Las Vegas Casinos Seek Road to Recovery After Year-Long Slump

Posted on: March 22, 2021, 03:11h. 

Last updated on: March 23, 2021, 09:52h.

With hotel-casino openings this week and a surge in visitors, Las Vegas has the appearance of a gradual reawakening from its coronavirus-related economic nightmare. 

Virgin Hotels Las Vegas
Palm trees and soft desert hues adorn Virgin Hotels Las Vegas on Paradise Road. The hotel-casino opens on Thursday. (Image: Las Vegas Sun)

Two resorts on the Las Vegas Strip began operating seven days a week again on Monday. Those are Planet Hollywood Resort and The LINQ Hotel + Experience. 

Because of low midweek demand, both were accepting hotel guests only on weekends since the fall. Other resorts that stopped taking midweek reservations also have resumed seven-day operations, including the Palazzo at the Venetian Resort.

Added to this, Virgin Hotels Las Vegas is opening on Thursday at 6 pm in the renovated and rebranded Hard Rock location on Paradise Road, east of the Strip.

On the Strip, the under-construction Resorts World Las Vegas is on a hiring spree to fill 6,000 jobs before its anticipated summer opening.

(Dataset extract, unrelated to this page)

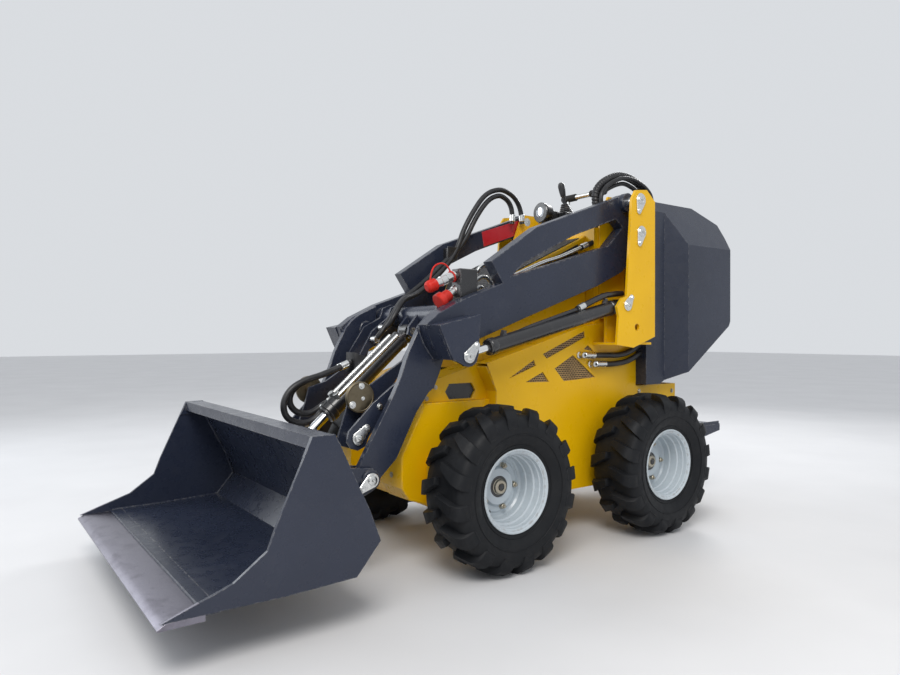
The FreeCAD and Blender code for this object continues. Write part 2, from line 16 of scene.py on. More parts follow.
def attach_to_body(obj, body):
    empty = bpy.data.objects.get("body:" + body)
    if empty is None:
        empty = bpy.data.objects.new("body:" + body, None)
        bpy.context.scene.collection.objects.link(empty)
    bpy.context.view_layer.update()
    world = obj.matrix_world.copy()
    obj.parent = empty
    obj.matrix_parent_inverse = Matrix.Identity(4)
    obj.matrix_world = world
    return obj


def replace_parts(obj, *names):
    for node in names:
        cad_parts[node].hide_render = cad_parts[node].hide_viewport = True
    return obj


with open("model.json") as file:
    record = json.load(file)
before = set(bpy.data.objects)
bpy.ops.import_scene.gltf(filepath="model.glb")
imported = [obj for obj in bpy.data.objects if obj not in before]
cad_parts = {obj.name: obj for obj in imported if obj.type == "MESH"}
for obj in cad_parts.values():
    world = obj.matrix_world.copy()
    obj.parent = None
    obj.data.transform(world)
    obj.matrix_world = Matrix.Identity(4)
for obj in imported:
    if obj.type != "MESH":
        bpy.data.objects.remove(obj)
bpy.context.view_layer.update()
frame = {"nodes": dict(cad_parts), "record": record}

NODES = frame["nodes"]

# Camera of the photograph: place, heading and focal length were fitted to the four wheels.
CAMERA_PLACE = (2.307, -1.799, 0.830)
CAMERA_HEADING = (-0.808, 0.589)
CAMERA_PITCH = math.radians(-0.144)
CAMERA_LENS = 27.41
SENSOR_WIDTH = 36.0


def show(thing):
    """Puts a thing into the scene."""
    bpy.context.scene.collection.objects.link(thing)


def new_material(name):
    """A material with nodes and its principled shader."""
    material = bpy.data.materials.new(name)
    material.use_nodes = True
    return material, material.node_tree, material.node_tree.nodes["Principled BSDF"]


def link(tree, source, target):
    """Joins two sockets."""
    tree.links.new(source, target)



def mix_colours(tree, factor, first, second):
    """A colour between two, by a factor socket."""
    node = tree.nodes.new("ShaderNodeMix")
    node.data_type = "RGBA"
    link(tree, factor, node.inputs["Factor"])
    for socket, colour in (("A", first), ("B", second)):
        target = next(i for i in node.inputs if i.name == socket and i.type == "RGBA")
        if isinstance(colour, bpy.types.NodeSocket):
            link(tree, colour, target)
        else:
            target.default_value = (*colour, 1.0)
    return next(o for o in node.outputs if o.type == "RGBA")


def noise(tree, scale, detail=4.0, roughness=0.55, stretch=(1, 1, 1)):
    """A noise value in object space, stretched along the axes."""
    where = tree.nodes.new("ShaderNodeTexCoord")
    mapping = tree.nodes.new("ShaderNodeMapping")
    mapping.inputs["Scale"].default_value = stretch
    texture = tree.nodes.new("ShaderNodeTexNoise")
    texture.inputs["Scale"].default_value = scale
    texture.inputs["Detail"].default_value = detail
    texture.inputs["Roughness"].default_value = roughness
    link(tree, where.outputs["Object"], mapping.inputs["Vector"])
    link(tree, mapping.outputs["Vector"], texture.inputs["Vector"])
    return texture.outputs["Fac"]


def ramp(tree, value, low, high, first=0.0, second=1.0):
    """value remapped from low..high to first..second, clamped."""
    node = tree.nodes.new("ShaderNodeMapRange")
    for name, number in (("From Min", low), ("From Max", high), ("To Min", first), ("To Max", second)):
        node.inputs[name].default_value = number
    link(tree, value, node.inputs["Value"])
    return node.outputs["Result"]


def maths(tree, operation, first, second=None):
    """The result of one sum over sockets or numbers."""
    node = tree.nodes.new("ShaderNodeMath")
    node.operation = operation
    for index, value in enumerate((first, second)):
        if isinstance(value, bpy.types.NodeSocket):
            link(tree, value, node.inputs[index])
        elif value is not None:
            node.inputs[index].default_value = value
    return node.outputs["Value"]


def edge_wear(tree):
    """Near 1 on sharp edges and 0 on flat faces, from the bevelled normal."""
    bevel = tree.nodes.new("ShaderNodeBevel")
    bevel.samples = 4
    bevel.inputs["Radius"].default_value = 0.004
    shape = tree.nodes.new("ShaderNodeNewGeometry")
    dot = tree.nodes.new("ShaderNodeVectorMath")
    dot.operation = "DOT_PRODUCT"
    link(tree, bevel.outputs["Normal"], dot.inputs[0])
    link(tree, shape.outputs["Normal"], dot.inputs[1])
    return ramp(tree, dot.outputs["Value"], 0.99, 0.86)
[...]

These developments are giving casino officials hope for a tourism recovery after a year-long slump. The slump included an 11-week shutdown beginning last March. 

Pent-up Demand for Vegas

The opening round of play last weekend in the men’s NCAA basketball tournament is one contributing factor to an increase in visitor volume. The March Madness games are being played in Indiana, but the action traditionally brings crowds to Las Vegas. A recent increase in hotel room rates reflects this historical pattern. 

In addition, Gov. Steve Sisolak (D) last week upped the gambling floor capacity at casinos from 35 percent to 50 percent. 

Sean McBurney of Caesars Entertainment said the increased capacity announcement gives encouragement that “Las Vegas will continue to rebound beyond expectations.” Caesars owns the LINQ and Planet Hollywood.

Also, the nationwide vaccination rollout is giving some travel-leery people a renewed sense of adventure. 

Everything is going in a better direction, and theres a lot of pent-up demand,” gaming consultant Debi Nutton told the Las Vegas Review-Journal.

Circa Resort owner Derek Stevens even recently extended a welcome to spring breakers booted off the Miami area’s crowded beaches over COVID-19 concerns. Circa is the first hotel-casino built from the ground up in downtown Las Vegas in 40 years. It opened last year during the pandemic.

Conventions Vital to Las Vegas

This sense of optimism could be dampened, however, if conventions and international travelers are slow to return, or if the coronavirus and its variants aren’t controlled. One major convention, the World of Concrete, is set to take place this summer in Las Vegas.

Conventions that draw large numbers of people are seen as vital in filling up massive hotel towers in the normally slow middle of the week.

When people come for conventions, they often add a day to their trips,” Pam Robinson told the newspaper. She is chairwoman of the Commission on Tourisms recovery subcommittee.

The Wall Street Journal this month noted that gaming no longer is Las Vegas’ main revenue source. Since 1999, hotel-casinos have made more from conventions and from hotels, dining, and entertainment than from gambling.

This economic shift makes Las Vegas “all the more dependent on crowds to fill those venues,” the Wall Street Journal noted.

But Robinson is among those who have hope.

I think people are desperate to get out of their houses and go anywhere,” she said.